_TASK GOAL:_ Of the lines in this material, how many contain "real"? Answer with a single number only.

###

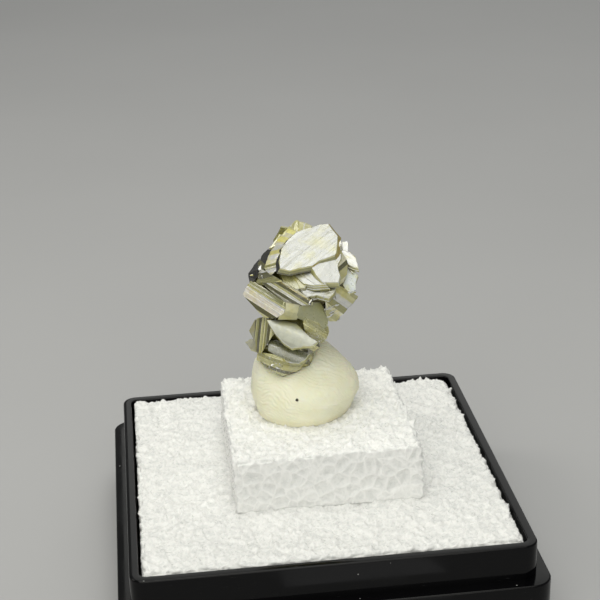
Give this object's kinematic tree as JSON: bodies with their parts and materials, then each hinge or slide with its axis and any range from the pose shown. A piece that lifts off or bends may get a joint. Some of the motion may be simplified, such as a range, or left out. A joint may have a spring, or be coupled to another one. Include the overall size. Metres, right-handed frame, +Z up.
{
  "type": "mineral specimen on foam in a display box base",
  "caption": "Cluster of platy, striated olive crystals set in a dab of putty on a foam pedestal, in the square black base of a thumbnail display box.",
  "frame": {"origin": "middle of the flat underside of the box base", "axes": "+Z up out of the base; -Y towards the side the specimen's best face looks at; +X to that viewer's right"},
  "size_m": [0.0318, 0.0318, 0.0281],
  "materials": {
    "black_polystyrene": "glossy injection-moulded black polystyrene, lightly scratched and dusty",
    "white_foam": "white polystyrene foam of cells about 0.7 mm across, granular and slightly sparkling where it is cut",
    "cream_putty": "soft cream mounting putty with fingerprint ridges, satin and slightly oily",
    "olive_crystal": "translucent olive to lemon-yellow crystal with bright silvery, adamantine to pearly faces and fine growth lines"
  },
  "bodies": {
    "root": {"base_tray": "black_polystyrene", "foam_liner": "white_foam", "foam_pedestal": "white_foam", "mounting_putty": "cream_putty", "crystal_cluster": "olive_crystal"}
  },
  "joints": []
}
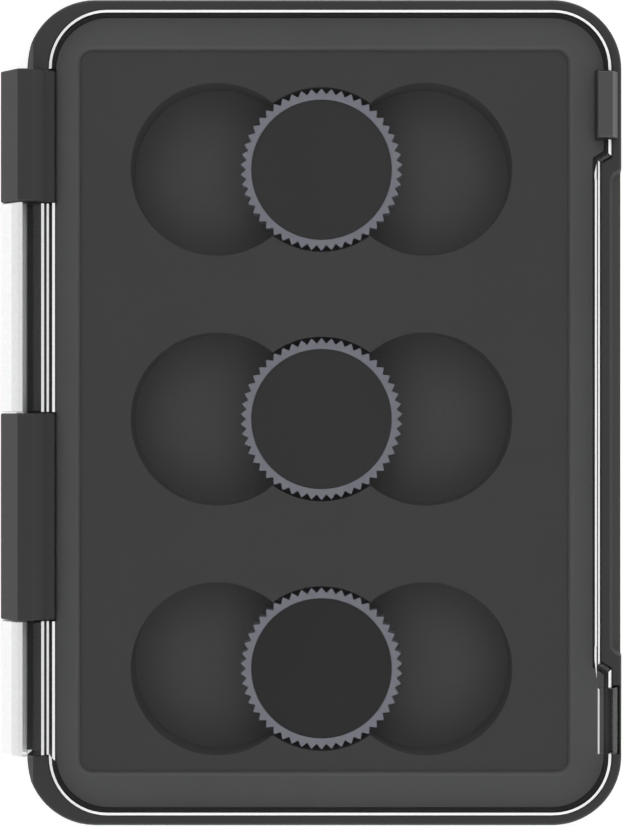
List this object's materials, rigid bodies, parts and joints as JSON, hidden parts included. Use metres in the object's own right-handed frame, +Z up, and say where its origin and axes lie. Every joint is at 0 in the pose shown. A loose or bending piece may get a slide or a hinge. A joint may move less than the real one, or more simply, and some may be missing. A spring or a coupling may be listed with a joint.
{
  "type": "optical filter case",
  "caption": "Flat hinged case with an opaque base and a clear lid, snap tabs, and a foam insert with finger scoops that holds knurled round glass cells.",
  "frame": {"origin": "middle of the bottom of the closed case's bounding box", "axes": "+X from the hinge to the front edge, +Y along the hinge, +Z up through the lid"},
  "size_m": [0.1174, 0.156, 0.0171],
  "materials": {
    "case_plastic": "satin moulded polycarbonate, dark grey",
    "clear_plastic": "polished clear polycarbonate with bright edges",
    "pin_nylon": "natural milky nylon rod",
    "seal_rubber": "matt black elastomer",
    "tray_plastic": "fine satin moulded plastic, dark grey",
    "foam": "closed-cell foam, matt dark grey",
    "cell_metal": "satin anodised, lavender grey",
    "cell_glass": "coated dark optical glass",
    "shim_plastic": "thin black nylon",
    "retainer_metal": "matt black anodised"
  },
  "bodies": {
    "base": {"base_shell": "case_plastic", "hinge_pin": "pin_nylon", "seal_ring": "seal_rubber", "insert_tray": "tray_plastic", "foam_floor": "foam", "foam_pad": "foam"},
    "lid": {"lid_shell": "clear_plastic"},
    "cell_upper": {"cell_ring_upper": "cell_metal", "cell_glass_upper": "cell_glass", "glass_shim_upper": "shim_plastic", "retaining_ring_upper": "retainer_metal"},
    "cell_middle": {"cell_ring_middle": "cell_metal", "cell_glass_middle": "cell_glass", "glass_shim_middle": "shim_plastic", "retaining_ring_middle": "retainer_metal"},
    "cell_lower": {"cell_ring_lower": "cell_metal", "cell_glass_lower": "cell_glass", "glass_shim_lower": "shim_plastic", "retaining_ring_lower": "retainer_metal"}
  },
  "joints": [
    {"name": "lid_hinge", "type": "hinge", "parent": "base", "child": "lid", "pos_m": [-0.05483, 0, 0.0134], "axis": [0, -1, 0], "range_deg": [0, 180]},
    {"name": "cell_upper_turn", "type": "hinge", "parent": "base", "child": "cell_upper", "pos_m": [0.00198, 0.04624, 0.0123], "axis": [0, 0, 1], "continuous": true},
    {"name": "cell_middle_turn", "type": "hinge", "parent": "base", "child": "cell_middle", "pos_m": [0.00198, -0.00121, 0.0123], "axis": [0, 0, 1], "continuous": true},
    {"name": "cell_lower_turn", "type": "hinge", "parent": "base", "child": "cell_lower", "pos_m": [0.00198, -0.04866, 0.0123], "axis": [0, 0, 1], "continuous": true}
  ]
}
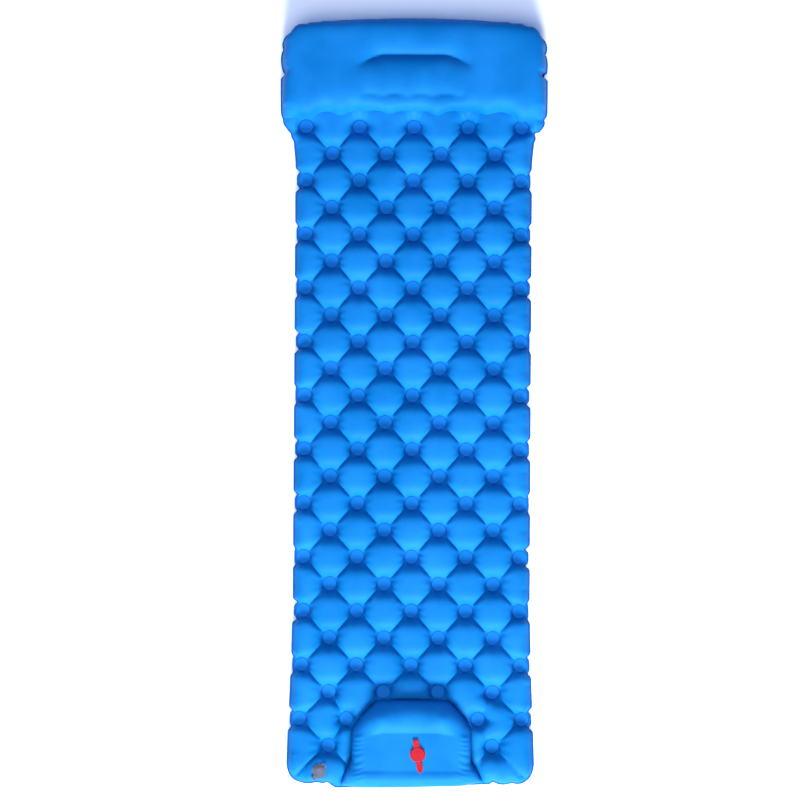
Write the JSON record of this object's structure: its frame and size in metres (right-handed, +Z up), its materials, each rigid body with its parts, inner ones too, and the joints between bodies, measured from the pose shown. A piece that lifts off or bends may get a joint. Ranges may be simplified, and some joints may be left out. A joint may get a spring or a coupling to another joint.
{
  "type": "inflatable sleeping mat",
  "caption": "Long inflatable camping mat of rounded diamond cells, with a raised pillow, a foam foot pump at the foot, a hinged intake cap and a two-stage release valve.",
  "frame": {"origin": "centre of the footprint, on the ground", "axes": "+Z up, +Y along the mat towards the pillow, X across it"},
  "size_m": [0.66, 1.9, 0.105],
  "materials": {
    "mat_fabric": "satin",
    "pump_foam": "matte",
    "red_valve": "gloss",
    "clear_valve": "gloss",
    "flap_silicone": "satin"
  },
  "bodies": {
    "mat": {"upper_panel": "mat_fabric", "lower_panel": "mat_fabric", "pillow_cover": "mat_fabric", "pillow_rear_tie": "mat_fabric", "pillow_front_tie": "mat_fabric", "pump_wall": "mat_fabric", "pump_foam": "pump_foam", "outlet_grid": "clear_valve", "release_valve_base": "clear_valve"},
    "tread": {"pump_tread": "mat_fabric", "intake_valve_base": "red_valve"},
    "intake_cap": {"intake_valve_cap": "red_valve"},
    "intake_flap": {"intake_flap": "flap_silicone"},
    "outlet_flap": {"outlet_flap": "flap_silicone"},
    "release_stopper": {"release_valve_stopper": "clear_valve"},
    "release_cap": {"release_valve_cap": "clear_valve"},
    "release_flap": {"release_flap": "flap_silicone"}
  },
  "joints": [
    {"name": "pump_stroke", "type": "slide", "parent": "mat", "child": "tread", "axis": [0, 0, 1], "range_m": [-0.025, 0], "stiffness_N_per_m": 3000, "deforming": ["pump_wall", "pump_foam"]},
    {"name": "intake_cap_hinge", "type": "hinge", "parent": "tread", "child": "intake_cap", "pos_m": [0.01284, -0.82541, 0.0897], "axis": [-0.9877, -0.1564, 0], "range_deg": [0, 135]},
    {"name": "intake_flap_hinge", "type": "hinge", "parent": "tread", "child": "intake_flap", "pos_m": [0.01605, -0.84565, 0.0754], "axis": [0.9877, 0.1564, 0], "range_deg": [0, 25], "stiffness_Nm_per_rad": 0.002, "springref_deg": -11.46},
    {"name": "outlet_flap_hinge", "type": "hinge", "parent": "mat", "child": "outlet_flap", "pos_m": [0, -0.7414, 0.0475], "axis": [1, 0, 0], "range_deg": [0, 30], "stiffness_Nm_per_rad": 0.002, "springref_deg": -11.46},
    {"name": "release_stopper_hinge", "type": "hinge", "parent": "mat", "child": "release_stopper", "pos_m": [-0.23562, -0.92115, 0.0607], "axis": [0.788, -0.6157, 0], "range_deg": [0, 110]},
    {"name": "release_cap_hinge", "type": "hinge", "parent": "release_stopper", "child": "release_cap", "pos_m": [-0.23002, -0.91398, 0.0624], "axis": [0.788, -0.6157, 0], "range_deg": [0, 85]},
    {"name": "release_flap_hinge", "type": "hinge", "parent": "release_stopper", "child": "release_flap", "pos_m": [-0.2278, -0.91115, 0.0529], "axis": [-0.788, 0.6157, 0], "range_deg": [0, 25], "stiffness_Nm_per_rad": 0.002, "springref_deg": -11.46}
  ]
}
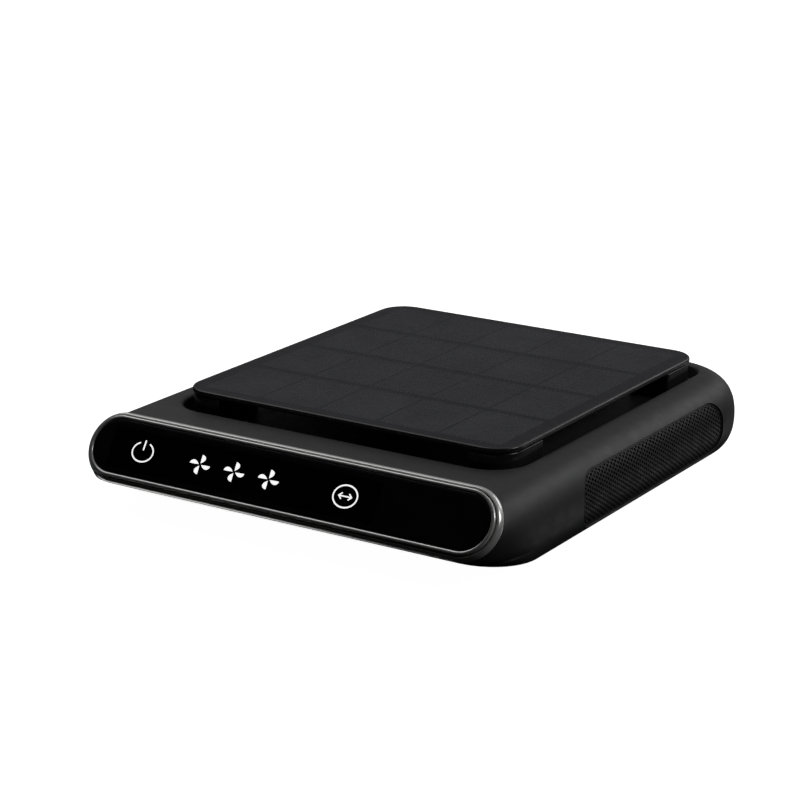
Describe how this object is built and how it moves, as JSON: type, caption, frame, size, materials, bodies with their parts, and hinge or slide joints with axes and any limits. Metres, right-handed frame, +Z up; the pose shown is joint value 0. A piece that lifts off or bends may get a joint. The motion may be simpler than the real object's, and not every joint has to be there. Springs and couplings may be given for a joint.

###

_EXERCISE RESPONSE:_ 2